[Given information start]

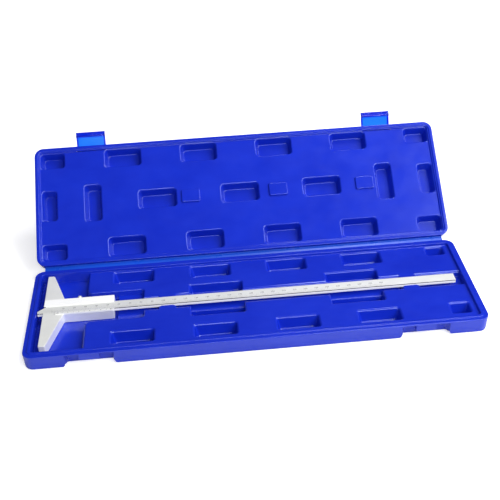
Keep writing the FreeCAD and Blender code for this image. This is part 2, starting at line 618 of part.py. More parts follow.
def beam():
    """Graduated beam with a grooved front edge and a tip tapered on one side."""
    edge = 0.2
    groove_z = BEAM_TOP - 0.75
    section = [
        (BEAM_FRONT + edge, BEAM_BOTTOM),
        (BEAM_BACK - edge, BEAM_BOTTOM),
        (BEAM_BACK, BEAM_BOTTOM + edge),
        (BEAM_BACK, BEAM_TOP - edge),
        (BEAM_BACK - edge, BEAM_TOP),
        (BEAM_FRONT + 0.3, BEAM_TOP),
        (BEAM_FRONT + BEAM_GROOVE, groove_z),
        (BEAM_FRONT, groove_z - 0.3),
        (BEAM_FRONT, BEAM_BOTTOM + edge),
    ]
    blank = section_along_x(section, BEAM_TIP_X, BEAM_END_X)
    tip_y = GAUGE_Y - 1.9
    corner = [
        (BEAM_TIP_X - 1, tip_y - 1),
        (BEAM_TIP_X - 1, BEAM_BACK + 0.6),
        (BEAM_TIP_X + 9.2, BEAM_BACK + 0.6),
        (BEAM_TIP_X, tip_y),
    ]
    points = [FreeCAD.Vector(x, y, BEAM_BOTTOM - 1) for x, y in corner]
    taper = Part.Face(Part.makePolygon(points + points[:1])).extrude(ALONG_Z * (BEAM_THICKNESS + 2))
    hole = rod(STOP_PIN_RADIUS, 1.5, BEAM_END_X - STOP_PIN_IN, GAUGE_Y, BEAM_BOTTOM - 0.3)
    return blank.cut([taper, hole])


def beam_stop_pin():
    """Pin under the far end of the beam, which meets the slider just past full depth."""
    pin = rod(STOP_PIN_RADIUS, 2.0, BEAM_END_X - STOP_PIN_IN, GAUGE_Y, BEAM_BOTTOM - 0.8)
    return pin.makeChamfer(0.15, [pin.Edges[2]])


def main():
    os.makedirs("parts", exist_ok=True)
    pieces = {
        "case_base": case_base(),
        "case_lid": case_lid(),
        "hinge_strip": hinge_strip(),
        "latch_left": latch(-LATCH_X),
        "latch_right": latch(LATCH_X),
        "gauge_frame": gauge_frame(),
        "guide_plate": guide_plate(),
        "guide_plate_screws": guide_plate_screws(),
        "vernier_plate": vernier_plate(),
        "vernier_screws": vernier_screws(),
        "gib_strip": gib_strip(),
        "gib_screws": gib_screws(),
        "clamp_screw": clamp_screw(),
        "beam": beam(),
        "beam_stop_pin": beam_stop_pin(),
    }
    for name, shape in pieces.items():
        print(name, "valid", shape.isValid(), "solids", len(shape.Solids), "volume", round(shape.Volume))
        shape.exportStep("parts/" + name + ".step")


main()
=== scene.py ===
"""Vernier depth gauge in its blow-moulded case: the looks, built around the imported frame.

Metres, in the frame's axes: +X along the case, +Y to the hinge, +Z up, origin under the tray.
"""
import math

import bmesh
import bpy
from bpy.props import FloatProperty, FloatVectorProperty, IntProperty, PointerProperty
from mathutils import Matrix, Vector


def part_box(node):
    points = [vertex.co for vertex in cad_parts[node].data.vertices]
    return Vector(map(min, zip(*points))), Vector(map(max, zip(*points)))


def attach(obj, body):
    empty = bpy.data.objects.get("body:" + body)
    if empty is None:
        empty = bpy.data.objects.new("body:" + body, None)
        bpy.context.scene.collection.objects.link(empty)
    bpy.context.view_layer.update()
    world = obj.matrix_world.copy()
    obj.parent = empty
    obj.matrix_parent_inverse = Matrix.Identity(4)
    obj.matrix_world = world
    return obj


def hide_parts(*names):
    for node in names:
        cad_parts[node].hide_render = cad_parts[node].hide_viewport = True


bl_info = {
    "name": "Vernier depth gauge in a moulded case",
    "version": (1, 0, 0),
    "blender": (4, 5, 0),
    "location": "View3D > Sidebar > Depth gauge",
    "description": "Builds the case, its hinge and latches, the gauge's scales and a plain stage",
    "category": "Object",
}

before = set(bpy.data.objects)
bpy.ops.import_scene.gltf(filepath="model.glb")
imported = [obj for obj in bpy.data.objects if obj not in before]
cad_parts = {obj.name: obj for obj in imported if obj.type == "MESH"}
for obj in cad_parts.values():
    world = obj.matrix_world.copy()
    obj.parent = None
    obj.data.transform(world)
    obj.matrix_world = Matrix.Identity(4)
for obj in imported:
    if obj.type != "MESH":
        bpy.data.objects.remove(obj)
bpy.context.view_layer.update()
MM = 0.001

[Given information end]

» **Aim**
Copy out precisely the lines that begin at the line containing "for name, shape" and end at the line containing "for node in", including both; write nothing else.

» **Answer to this exercise**
    for name, shape in pieces.items():
        print(name, "valid", shape.isValid(), "solids", len(shape.Solids), "volume", round(shape.Volume))
        shape.exportStep("parts/" + name + ".step")


main()
=== scene.py ===
"""Vernier depth gauge in its blow-moulded case: the looks, built around the imported frame.

Metres, in the frame's axes: +X along the case, +Y to the hinge, +Z up, origin under the tray.
"""
import math

import bmesh
import bpy
from bpy.props import FloatProperty, FloatVectorProperty, IntProperty, PointerProperty
from mathutils import Matrix, Vector


def part_box(node):
    points = [vertex.co for vertex in cad_parts[node].data.vertices]
    return Vector(map(min, zip(*points))), Vector(map(max, zip(*points)))


def attach(obj, body):
    empty = bpy.data.objects.get("body:" + body)
    if empty is None:
        empty = bpy.data.objects.new("body:" + body, None)
        bpy.context.scene.collection.objects.link(empty)
    bpy.context.view_layer.update()
    world = obj.matrix_world.copy()
    obj.parent = empty
    obj.matrix_parent_inverse = Matrix.Identity(4)
    obj.matrix_world = world
    return obj


def hide_parts(*names):
    for node in names:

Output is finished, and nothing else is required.